Created attachment 12327 [details] Packet capture. Attaching the packet capture showing the communication with DC.
(In reply to Uri Simchoni from comment #3) Thanks a lot Uri! Infact we had "client ldap sasl wrapping" set to plain. This has overwritten the new default option(sign). I have removed this explicit config to make "sign" as current setting. So far things are working fine. I will monitor for some more time and update the status.
OK. Setting "client ldap sasl wrapping" from "plain" to "sign" seems to be fixing the issue. No hangs so far. Uri, Where can I check if my ldap requests are actually signed. As mentioned earlier, we had the sasl wrapping is set to "plain". So it shouldn't have signed the packets. Capture shows the ldap query that is getting timed out shows as: Lightweight Directory Access Protocol LDAPMessage searchRequest(5) "<ROOT>" baseObject messageID: 5 protocolOp: searchRequest (3) searchRequest baseObject: scope: baseObject (0) derefAliases: neverDerefAliases (0) sizeLimit: 0 timeLimit: 15 typesOnly: False Filter: (objectclass=*) filter: present (7) present: objectclass attributes: 1 item AttributeDescription: highestCommittedUSN controls: 2 items Control controlType: 1.2.840.113556.1.4.1339 (LDAP_SERVER_DOMAIN_SCOPE_OID) controlValue: <MISSING> Control controlType: 1.2.840.113556.1.4.319 (pagedResultsControl) criticality: True SearchControlValue size: 500 cookie: <MISSING> I couldn't find any sign/seal option in this. Does this missing cookies and control value fields were the concern? Would like to know the final recommendation for this. Should I use the default option("sign") or "seal"?
(In reply to Hemanth from comment #10) AFAIK, the client default has been "sign" since 4.2.0, and the security release hardens the server requirements (look at the CVE and the new "ldap server require strong auth" parameter).
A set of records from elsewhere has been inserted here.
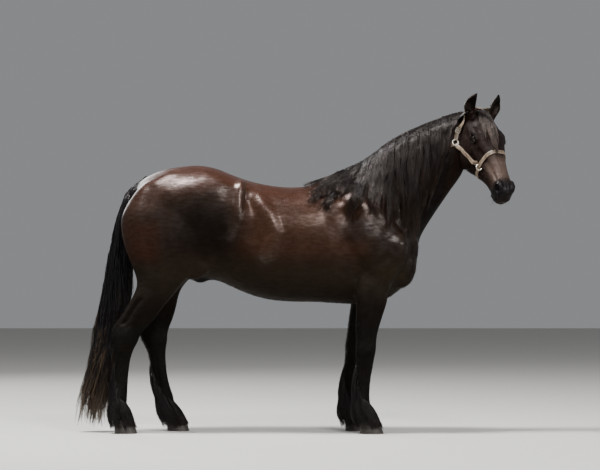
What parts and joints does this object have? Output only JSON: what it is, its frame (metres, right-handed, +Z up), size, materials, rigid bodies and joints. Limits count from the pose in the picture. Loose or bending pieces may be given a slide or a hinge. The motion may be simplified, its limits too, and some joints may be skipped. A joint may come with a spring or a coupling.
{
  "type": "friesian horse",
  "caption": "Life-size Friesian horse standing square, head turned to its right, with mane, tail, feather and a leather halter.",
  "frame": {"origin": "on the floor under the middle of the box round the horse", "axes": "+X the way the horse faces, +Z up, its right side along -Y"},
  "size_m": [2.6146, 0.747, 2.0541],
  "materials": {
    "coat": "short glossy black-brown coat",
    "hair": "long black hair",
    "horn": "grey-brown hoof horn",
    "eye": "wet dark brown",
    "halter_leather": "worn tan leather",
    "halter_metal": "dull polished metal"
  },
  "bodies": {
    "root": {"torso": "coat", "neck": "coat", "head": "coat", "ear_right": "coat", "ear_left": "coat", "eye_right": "eye", "eye_left": "eye", "tail": "hair", "leg_fore_right": "coat", "leg_fore_left": "coat", "leg_hind_right": "coat", "leg_hind_left": "coat", "pastern_fore_right": "coat", "pastern_fore_left": "coat", "pastern_hind_right": "coat", "pastern_hind_left": "coat", "hoof_fore_right": "horn", "hoof_fore_left": "horn", "hoof_hind_right": "horn", "hoof_hind_left": "horn", "halter_straps": "halter_leather", "halter_nose_ring_right": "halter_metal", "halter_nose_ring_left": "halter_metal", "halter_throat_ring_right": "halter_metal", "halter_throat_ring_left": "halter_metal"}
  },
  "joints": []
}
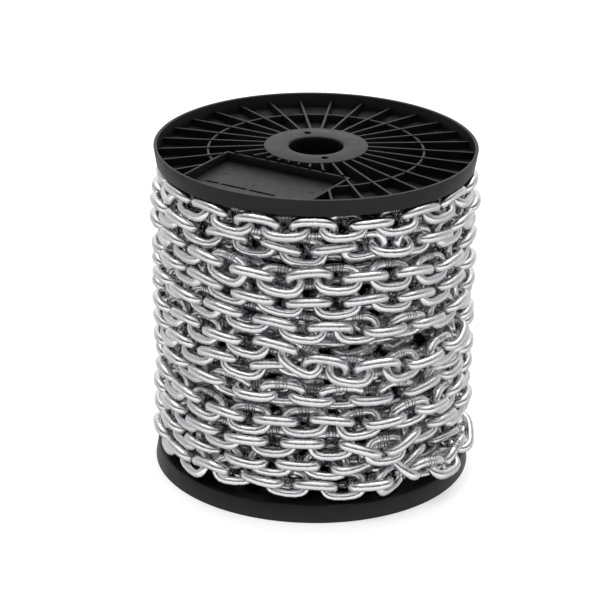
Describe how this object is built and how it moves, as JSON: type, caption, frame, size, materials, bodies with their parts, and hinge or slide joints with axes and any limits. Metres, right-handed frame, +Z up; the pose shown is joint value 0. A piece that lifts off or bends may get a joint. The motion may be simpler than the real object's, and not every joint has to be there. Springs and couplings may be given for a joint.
{
  "type": "reel of steel chain",
  "caption": "Flanged plastic reel with ribbed ends and a central axle bore, wound full with bright zinc-plated short-link steel chain.",
  "frame": {"origin": "on the reel's axis, at the level of the floor that the lower flange stands on", "axes": "+Z up along the reel's axis, away from the lower flange; +X to the right as the picture shows it; +Y away from the picture's camera"},
  "size_m": [0.2088, 0.2022, 0.2104],
  "materials": {
    "reel_plastic": "black injection-moulded plastic, satin, faintly grained",
    "zinc_plated_steel": "bright zinc plating over drawn and welded wire"
  },
  "bodies": {
    "root": {"top_flange": "reel_plastic", "bottom_flange": "reel_plastic", "barrel": "reel_plastic", "chain_inner_layer": "zinc_plated_steel", "chain_outer_layer": "zinc_plated_steel"}
  },
  "joints": []
}
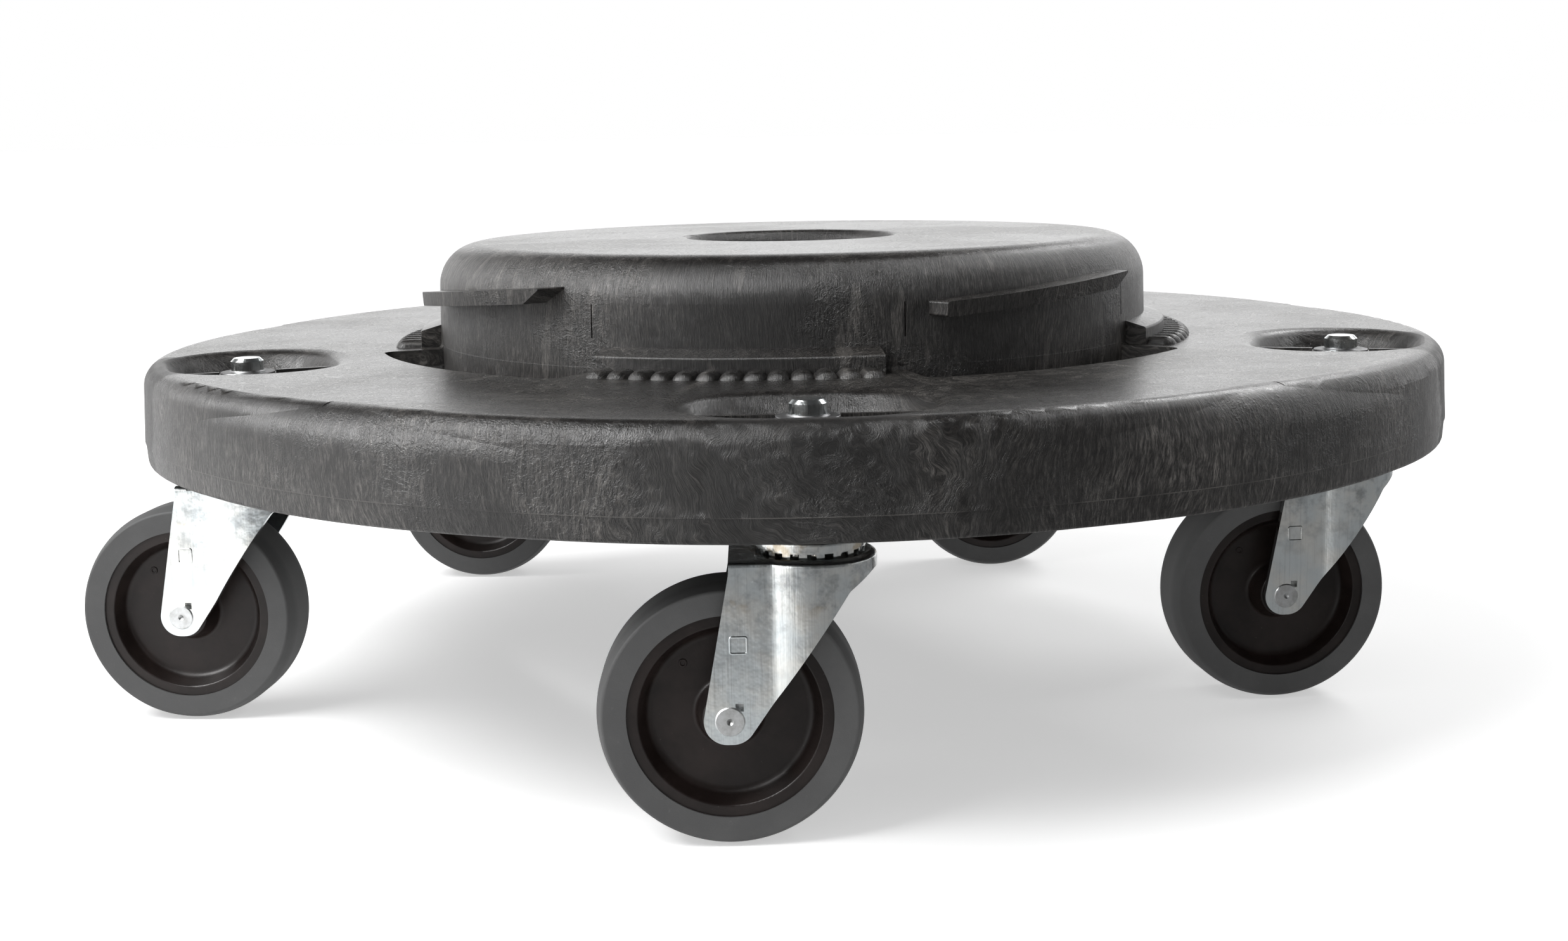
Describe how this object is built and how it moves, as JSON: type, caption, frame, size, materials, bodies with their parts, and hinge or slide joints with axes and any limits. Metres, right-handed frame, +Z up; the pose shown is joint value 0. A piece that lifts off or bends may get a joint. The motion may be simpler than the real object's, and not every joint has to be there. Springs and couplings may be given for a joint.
{
  "type": "furniture dolly",
  "caption": "Round moulded-plastic dolly with a raised twist-lock hub, carried on swivel casters with rubber-tyred wheels, for rolling a round container or other load about.",
  "frame": {"origin": "on the floor under the deck's axis", "axes": "+Z up along the deck's axis, -Y towards the front caster, +X to the right; the wheels trail towards -X at rest"},
  "size_m": [0.4862, 0.4691, 0.162],
  "materials": {
    "deck_plastic": "semi-gloss black structural foam with grey flow streaks",
    "zinc_steel": "bright zinc plate, drawn and lightly brushed",
    "washer_steel": "dull dark plated steel",
    "ball_steel": "polished bearing steel",
    "rivet_steel": "dull zinc plate",
    "core_plastic": "satin dark brown-black moulded plastic",
    "tyre_rubber": "smooth matt grey non-marking rubber"
  },
  "bodies": {
    "deck": {"deck_body": "deck_plastic", "stem_front": "zinc_steel", "washer_front": "washer_steel", "bearing_cap_front": "zinc_steel", "bearing_balls_front": "ball_steel", "ball_cage_front": "zinc_steel", "lower_race_front": "zinc_steel", "stem_right": "zinc_steel", "washer_right": "washer_steel", "bearing_cap_right": "zinc_steel", "bearing_balls_right": "ball_steel", "ball_cage_right": "zinc_steel", "lower_race_right": "zinc_steel", "stem_back_right": "zinc_steel", "washer_back_right": "washer_steel", "bearing_cap_back_right": "zinc_steel", "bearing_balls_back_right": "ball_steel", "ball_cage_back_right": "zinc_steel", "lower_race_back_right": "zinc_steel", "stem_back_left": "zinc_steel", "washer_back_left": "washer_steel", "bearing_cap_back_left": "zinc_steel", "bearing_balls_back_left": "ball_steel", "ball_cage_back_left": "zinc_steel", "lower_race_back_left": "zinc_steel", "stem_left": "zinc_steel", "washer_left": "washer_steel", "bearing_cap_left": "zinc_steel", "bearing_balls_left": "ball_steel", "ball_cage_left": "zinc_steel", "lower_race_left": "zinc_steel"},
    "swivel_front": {"fork_front": "zinc_steel", "axle_front": "rivet_steel", "axle_sleeve_front": "rivet_steel"},
    "wheel_front": {"wheel_core_front": "core_plastic", "tyre_front": "tyre_rubber"},
    "swivel_right": {"fork_right": "zinc_steel", "axle_right": "rivet_steel", "axle_sleeve_right": "rivet_steel"},
    "wheel_right": {"wheel_core_right": "core_plastic", "tyre_right": "tyre_rubber"},
    "swivel_back_right": {"fork_back_right": "zinc_steel", "axle_back_right": "rivet_steel", "axle_sleeve_back_right": "rivet_steel"},
    "wheel_back_right": {"wheel_core_back_right": "core_plastic", "tyre_back_right": "tyre_rubber"},
    "swivel_back_left": {"fork_back_left": "zinc_steel", "axle_back_left": "rivet_steel", "axle_sleeve_back_left": "rivet_steel"},
    "wheel_back_left": {"wheel_core_back_left": "core_plastic", "tyre_back_left": "tyre_rubber"},
    "swivel_left": {"fork_left": "zinc_steel", "axle_left": "rivet_steel", "axle_sleeve_left": "rivet_steel"},
    "wheel_left": {"wheel_core_left": "core_plastic", "tyre_left": "tyre_rubber"}
  },
  "joints": [
    {"name": "swivel_front", "type": "hinge", "parent": "deck", "child": "swivel_front", "pos_m": [0, -0.2, 0.08], "axis": [0, 0, 1], "continuous": true},
    {"name": "wheel_spin_front", "type": "hinge", "parent": "swivel_front", "child": "wheel_front", "pos_m": [-0.0236, -0.19994, 0.0381], "axis": [0.0026, 1, 0], "continuous": true},
    {"name": "swivel_right", "type": "hinge", "parent": "deck", "child": "swivel_right", "pos_m": [0.19021, -0.0618, 0.08], "axis": [0, 0, 1], "continuous": true},
    {"name": "wheel_spin_right", "type": "hinge", "parent": "swivel_right", "child": "wheel_right", "pos_m": [0.16673, -0.06415, 0.0381], "axis": [-0.0993, 0.9951, 0], "continuous": true},
    {"name": "swivel_back_right", "type": "hinge", "parent": "deck", "child": "swivel_back_right", "pos_m": [0.11756, 0.1618, 0.08], "axis": [0, 0, 1], "continuous": true},
    {"name": "wheel_spin_back_right", "type": "hinge", "parent": "swivel_back_right", "child": "wheel_back_right", "pos_m": [0.09396, 0.16205, 0.0381], "axis": [0.0105, 0.9999, 0], "continuous": true},
    {"name": "swivel_back_left", "type": "hinge", "parent": "deck", "child": "swivel_back_left", "pos_m": [-0.11756, 0.1618, 0.08], "axis": [0, 0, 1], "continuous": true},
    {"name": "wheel_spin_back_left", "type": "hinge", "parent": "swivel_back_left", "child": "wheel_back_left", "pos_m": [-0.14111, 0.16337, 0.0381], "axis": [0.0663, 0.9978, 0], "continuous": true},
    {"name": "swivel_left", "type": "hinge", "parent": "deck", "child": "swivel_left", "pos_m": [-0.19021, -0.0618, 0.08], "axis": [0, 0, 1], "continuous": true},
    {"name": "wheel_spin_left", "type": "hinge", "parent": "swivel_left", "child": "wheel_left", "pos_m": [-0.21368, -0.05936, 0.0381], "axis": [0.1037, 0.9946, 0], "continuous": true}
  ]
}
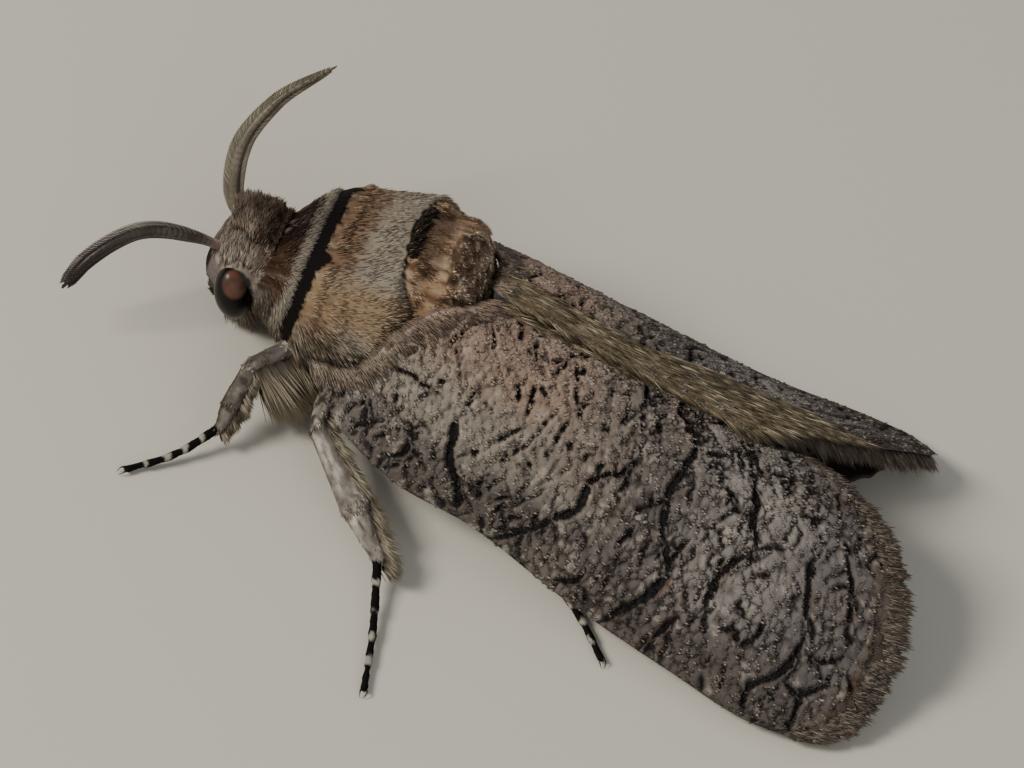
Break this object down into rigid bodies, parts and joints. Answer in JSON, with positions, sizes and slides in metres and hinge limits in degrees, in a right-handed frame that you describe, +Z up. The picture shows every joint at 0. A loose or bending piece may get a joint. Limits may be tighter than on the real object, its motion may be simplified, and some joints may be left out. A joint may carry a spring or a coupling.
{
  "type": "culama suffusca moth, still life-size model",
  "caption": "Life-size still model of a culama suffusca moth at rest, wings folded like a roof over the body, standing on its feet with its feelers spread.",
  "frame": {"origin": "on the floor that the feet stand on, under the middle of the model's box", "axes": "+Z up, +Y from the head towards the wing tips, +X towards the moth's left"},
  "size_m": [0.0192, 0.0295, 0.0081],
  "materials": {
    "wing_scales": "matt grey-brown scales with black cracks",
    "hair_scales": "matt fawn, grey and black hair-like scales",
    "leg_scales": "matt grey scales, black and cream bands on the tarsi",
    "dark_scales": "matt black-brown scales",
    "antenna": "satin olive-brown horn with fine branches",
    "eye": "glossy dark red-brown cornea"
  },
  "bodies": {
    "root": {"head": "hair_scales", "collar": "hair_scales", "thorax": "hair_scales", "metathorax": "hair_scales", "abdomen": "hair_scales", "eye_left": "eye", "palp_left": "dark_scales", "antenna_left": "antenna", "forewing_left": "wing_scales", "hindwing_left": "wing_scales", "leg_fore_left_femur": "leg_scales", "leg_fore_left_tibia": "leg_scales", "leg_fore_left_tarsus": "leg_scales", "leg_mid_left_femur": "leg_scales", "leg_mid_left_tibia": "leg_scales", "leg_mid_left_tarsus": "leg_scales", "leg_hind_left_femur": "leg_scales", "leg_hind_left_tibia": "leg_scales", "leg_hind_left_tarsus": "leg_scales", "eye_right": "eye", "palp_right": "dark_scales", "antenna_right": "antenna", "forewing_right": "wing_scales", "hindwing_right": "wing_scales", "leg_fore_right_femur": "leg_scales", "leg_fore_right_tibia": "leg_scales", "leg_fore_right_tarsus": "leg_scales", "leg_mid_right_femur": "leg_scales", "leg_mid_right_tibia": "leg_scales", "leg_mid_right_tarsus": "leg_scales", "leg_hind_right_femur": "leg_scales", "leg_hind_right_tibia": "leg_scales", "leg_hind_right_tarsus": "leg_scales"}
  },
  "joints": []
}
Was this setup working against a Samba AD?
(In reply to Hemanth from comment #11) When the ldap message is signed or sealed, it is transmitted on top of the GSSAPI wrapping protocol. A signed message looks like this: Lightweight Directory Access Protocol SASL Buffer Length: 114 SASL Buffer GSS-API Generic Security Service Application Program Interface krb5_blob: 050405ff000c000c000000004edf574dd5d541bee89ec04c... krb5_tok_id: KRB_TOKEN_CFX_WRAP (0x0405) krb5_cfx_flags: 0x05 .... .1.. = AcceptorSubkey: Set .... ..0. = Sealed: Not set .... ...1 = SendByAcceptor: Set krb5_filler: ff krb5_cfx_ec: 12 krb5_cfx_rrc: 12 krb5_cfx_seq: 1323259725 krb5_sgn_cksum: d5d541bee89ec04c99593f00 GSS-API payload (86 bytes) LDAPMessage searchResEntry(5) "<ROOT>" [3 results] messageID: 5 protocolOp: searchResEntry (4) searchResEntry objectName: attributes: 1 item PartialAttributeList item highestCommittedUSN Note the presence of the GSSAPI stuff and that the "seal" bit is unset, and the message can be read. If the ldap is sealed, it will look like this: Lightweight Directory Access Protocol SASL Buffer Length: 1798 SASL Buffer GSS-API Generic Security Service Application Program Interface krb5_blob: 050407ff0000001c0000000079a39dda3658ebc5171bc78d... krb5_tok_id: KRB_TOKEN_CFX_WRAP (0x0405) krb5_cfx_flags: 0x07 .... .1.. = AcceptorSubkey: Set .... ..1. = Sealed: Set .... ...1 = SendByAcceptor: Set krb5_filler: ff krb5_cfx_ec: 0 krb5_cfx_rrc: 28 krb5_cfx_seq: 2040765914 krb5_sgn_cksum: 3658ebc5171bc78d4b4930f24b678b3ce572a7cb016a2920... GSS-API payload (60 bytes) LDAPMessage BER Error: Sequence expected but class:UNIVERSAL(0) primitive tag:5 was unexpected [Expert Info (Warn/Malformed): BER Error: Sequence expected] [BER Error: Sequence expected] [Severity level: Warn] [Group: Malformed] Note that the "sealed" bit is set and that the message is encrypted and cannot be parsed. If you use a keytab (see https://wiki.samba.org/index.php/Keytab_Extraction) you will be able to decrypt it. I don't know of a recommendation of whether to use "sign" or "seal". It's a matter of the security policy of the AD server, I guess. Encrypted packets add a headache of having to decrypt them when you're analyzing them, but with wireshark that's not very difficult.
(In reply to Uri Simchoni from comment #12) For some historical reasons this setting has been changed to plain on our stack. We haven't tested against samba AD. Yeah. I did see that strong server side requirements for ldap but ignored them as we are not using samba AD server. And thanks for shedding light of ldap sign and seal options.